As a pianist, Paul has performed in recital, with orchestras, and in jazz settings across the United States, in Europe, Brazil and the Democratic Republic of the Congo. He has performed in such diverse venues as the INSAP Festival in Chicago, the Edinburgh Fringe Festival, the main square in Warsaw, Casa Huey Barbosa in Rio de Janiero, and with the Orchestre Symphonique Kimbanguiste of Kinshasa. Equally at home in the classical and improvisational realms, he frequently performs half classical, half jazz recitals. Artists he has performed with include harpsichordist Jory Vinikour, conductors David Ramadanoff, Armand Diangienda, and Elena Sharkova, trombonist and composer Bobby Brookmeyer, drummers Louis Bellson and Steve Smith, guitarist Gary Wittner, violinists Ian Swensen and Robin Hansen, and singers Christina Major, Kindra Scharich, and Nathan Granner. Paul has strong relationships with living composers, and has performed world premieres of works by Ingrid Stozel, Rubin Zahra, Eric Choate, and Paul Davies, among others. He was the Pianist-in-Residence of the Contemporary American Music Project, where he frequently collaborated with musical theorist and historian Cameron Logan.

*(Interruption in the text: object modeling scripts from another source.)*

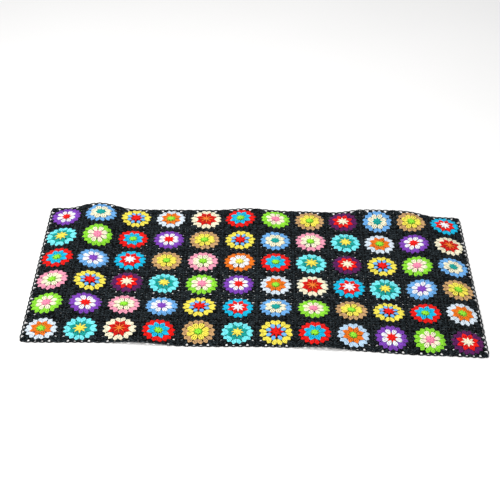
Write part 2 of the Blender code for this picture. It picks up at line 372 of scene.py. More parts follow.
@dataclass(frozen=True)
class YarnFinish:
    """Plied acrylic yarn, crocheted: matt and slightly fuzzy, with slanting plies along each strand.

    A stitch is about 4 mm wide, and its plies are about 0.8 mm apart. They are drawn as ridges 1.6 mm
    apart, coarse enough to show. Little light comes back out of the fuzz between two stitches, so painted
    shade darkens a strand's flanks and painted light brightens its crown. The grooves between plies get
    painted shade too.
    """

    yarn: Yarn
    ply_depth: float = 0.35 * MM
    ply_slope: Span = (-1.0, 0.4)  # of the plies' wave, over which the grooves' painted shade gives way to full brightness
    groove: float = 0.74  # painted shade: brightness between two plies
    fuzz_size: float = 0.7 * MM  # real fibres are finer than 0.1 mm, and are drawn coarser to show
    fuzz_detail: Span = (3.0, 0.65)  # how many finer noises lie on the first, and how strong each is
    fuzz_depth: float = 0.12 * MM
    fuzz_reach: Span = (0.3, 0.7)  # of the noise, from the fuzz's hollows to its ends
    relief: float = 0.6  # strength of plies and fuzz in the bump
    mottle_size: float = 5.0 * MM  # one stitch to the next
    mottle_reach: Span = (0.38, 0.62)  # of the noise, from the deepest to the palest stitch
    mottle: Span = (0.88, 1.05)  # brightness of those: random dye, and on black a wide spread that also paints glints as painted highlights
    side: Span = (0.0, 0.85)  # of the way up a strand's side, over which its flank's painted shade turns to its crown's painted light
    flank: float = 0.38  # painted shade: brightness where two strands meet
    crown: float = 1.07  # painted light: brightness on top of a strand
    ior: float = 1.49  # of acrylic fibre
    roughness: float = 0.88
    roughness_span: Span = (-0.06, 0.08)  # in the fuzz's hollows and on its ends
    specular: float = 0.12
    sheen: float = 0.05
    sheen_roughness: float = 0.45

    @classmethod
    def of(cls, yarn: Yarn) -> "YarnFinish":
        """The finish of a yarn. On black, only the tops of the strands catch the light: they get strong
        painted light, and the flanks and the grooves get deep painted shade.

        Args:
            yarn: the yarn's colour.

        Returns:
            Its finish.
        """
        if yarn is Yarn.BLACK:
            return cls(
                yarn,
                # Black gets a wide spread from stitch to stitch: random dye, and painted glints that stand
                # in for its highlights.
                mottle_size=6.5 * MM,
                mottle=(0.2, 3.3),
                groove=0.35,
                flank=0.1,
                crown=3.1,
                specular=0.05,
                sheen=0.015,
                roughness=0.8,
            )
        return cls(yarn)

    def material(self) -> bpy.types.Material:
        """The material, made once for each yarn.

        Returns:
            The material.
        """
        name = f"acrylic_yarn_{self.yarn.name.lower()}_crocheted"
        if name in bpy.data.materials:
            return bpy.data.materials[name]
        material = bpy.data.materials.new(name)
        material.use_nodes = True
        tree = material.node_tree
        shader = tree.nodes["Principled BSDF"]
        place = add_node(tree, "ShaderNodeTexCoord").outputs["Object"]
        strand = add_node(tree, "ShaderNodeUVMap", {"uv_map": Strands.UV_NAME}).outputs["UV"]
        split = add_node(tree, "ShaderNodeSeparateXYZ", inputs={0: strand})

        # The plies run round the strand as they run along it, so their ridges slant.
        run = {0: split.outputs["Y"], 1: float(Strands.PLIES), 2: split.outputs["X"]}
        turn = add_node(tree, "ShaderNodeMath", {"operation": "MULTIPLY_ADD"}, run)
        whole_turns = {0: turn.outputs[0], 1: math.tau}
        phase = add_node(tree, "ShaderNodeMath", {"operation": "MULTIPLY"}, whole_turns)
        ridge = add_node(tree, "ShaderNodeMath", {"operation": "SINE"}, {0: phase.outputs[0]})
        detail, gain = self.fuzz_detail
        grain = {"Vector": place, "Scale": 1.0 / self.fuzz_size, "Detail": detail, "Roughness": gain}
        fuzz = add_node(tree, "ShaderNodeTexNoise", inputs=grain)
        patches = {"Vector": place, "Scale": 1.0 / self.mottle_size}
        mottle = add_node(tree, "ShaderNodeTexNoise", inputs=patches)
        # How far up its strand each point lies, from which the material paints shade on flanks and light on
        # crowns.
        crown = add_node(tree, "ShaderNodeAttribute", {"attribute_name": Strands.PAINTED_SHADING_NAME})

        # Painted shade darkens the grooves between plies and the flanks, and painted light brightens the
        # crowns.
        # Dye varies from stitch to stitch; on black that spread is wide and also paints glints as painted
        # highlights.
        smoothest, roughest = (self.roughness + part for part in self.roughness_span)
        spans = (
            (ridge.outputs[0], *self.ply_slope, self.groove, 1.0),
            (mottle.outputs[0], *self.mottle_reach, *self.mottle),
            (crown.outputs["Fac"], *self.side, self.flank, self.crown),
            (fuzz.outputs[0], *self.fuzz_reach, smoothest, roughest),
        )
        value, *shades, rough = [
            add_node(tree, "ShaderNodeMapRange", inputs=dict(enumerate(span))).outputs[0] for span in spans
        ]
        for shade in shades:
            both = {0: value, 1: shade}
            value = add_node(tree, "ShaderNodeMath", {"operation": "MULTIPLY"}, both).outputs[0]
        dye_and_painted_shade = {"Value": value, "Color": linear(self.yarn.value)}
        colour = add_node(tree, "ShaderNodeHueSaturation", inputs=dye_and_painted_shade)
        layers = {0: fuzz.outputs[0], 1: self.fuzz_depth / self.ply_depth, 2: ridge.outputs[0]}
        height = add_node(tree, "ShaderNodeMath", {"operation": "MULTIPLY_ADD"}, layers)
        surface = {"Height": height.outputs[0], "Distance": self.ply_depth, "Strength": self.relief}
        bump = add_node(tree, "ShaderNodeBump", inputs=surface)
        tree.links.new(colour.outputs[0], shader.inputs["Base Color"])
        tree.links.new(rough, shader.inputs["Roughness"])
        tree.links.new(bump.outputs[0], shader.inputs["Normal"])
        shader.inputs["IOR"].default_value = self.ior
        shader.inputs["Specular IOR Level"].default_value = self.specular
        shader.inputs["Sheen Weight"].default_value = self.sheen
        shader.inputs["Sheen Roughness"].default_value = self.sheen_roughness
        return material


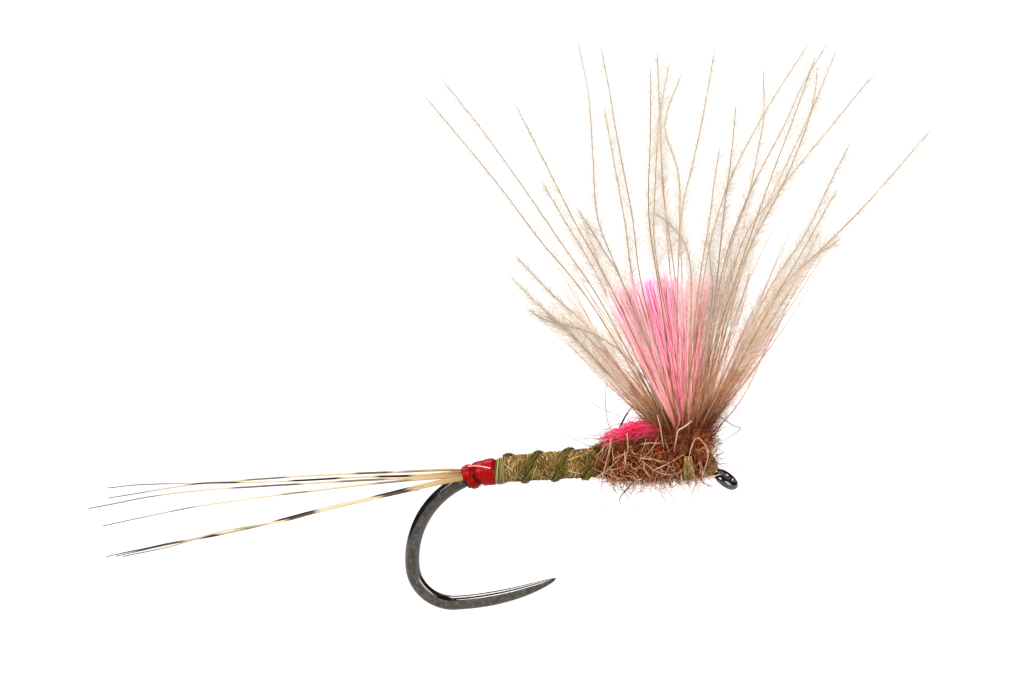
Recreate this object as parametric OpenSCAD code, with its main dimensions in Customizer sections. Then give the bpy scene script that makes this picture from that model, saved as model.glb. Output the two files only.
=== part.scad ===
// Upright-winged dry fly on a barbless, down-eyed hook.
// X runs forward along the shank to the eye, Y across the fly, Z up to the wing.
// The origin is the middle of the hook's eye.

/* [Hook] */
// Height of the shank's centreline above the middle of the eye
shank_z = 0.9; // [0.85:0.05:1]
// Diameter of the round wire along the shank
wire_d = 0.56; // [0.5:0.01:0.6]
// Distance from the eye back to where the bend begins
bend_start = 10; // [10:0.1:10.6]
// Centreline radius of the upper bend
bend_r = 4.29; // [4.1:0.01:4.4]
// Centreline radius of the lower bend
heel_r = 1.76; // [1.5:0.02:1.9]
// Centreline radius of the long curve from the lower bend to the point
spear_r = 12; // [10:0.5:16]
// Angle of that curve from the lowest place of the hook to the point
spear_angle = 22.5; // [18:0.5:24]
// Depth of the forged wire in the plane of the bend
forged_h = 0.64; // [0.58:0.01:0.66]
// Width of the forged wire across its flat faces
forged_w = 0.54; // [0.46:0.005:0.56]
// Angle by which the eye is turned down from the shank
eye_tilt = 40; // [35:1:45]
// Diameter of the hole through the eye
eye_hole_d = 0.52; // [0.48:0.01:0.54]
// Diameter of the wire that forms the eye
eye_wire_d = 0.38; // [0.34:0.01:0.42]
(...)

Combining his artistic endeavors with extensive experience as an impresario, Paul founded Symphonia Caritas in 2015 and has since partnered with numerous non-profit organizations such as Swords to Plowshares and the Gubbio Project, raising over $100,000 in proceeds that go directly to the partner organizations. In addition to serving as Music Director for the Midsummer Mozart Festival, Paul assists with vital organizational components including fundraising campaigns and providing guidance on programming and concert production.
Released in 2004, Paul’s first solo album showcased the music of Mozart, Liszt, and Copland, as well as original compositions and jazz selections. With the jazz trio the Sideways Trio he released In Defense of Our Dreams, alongside drummer Jeff Hanson and bassist Doug Pohorski, featuring arrangements of rock songs, classical works, and original compositions. Paul has served on the piano faculties of Foothill College, Vandercook College of Music, and the International Summer Jazz Academy.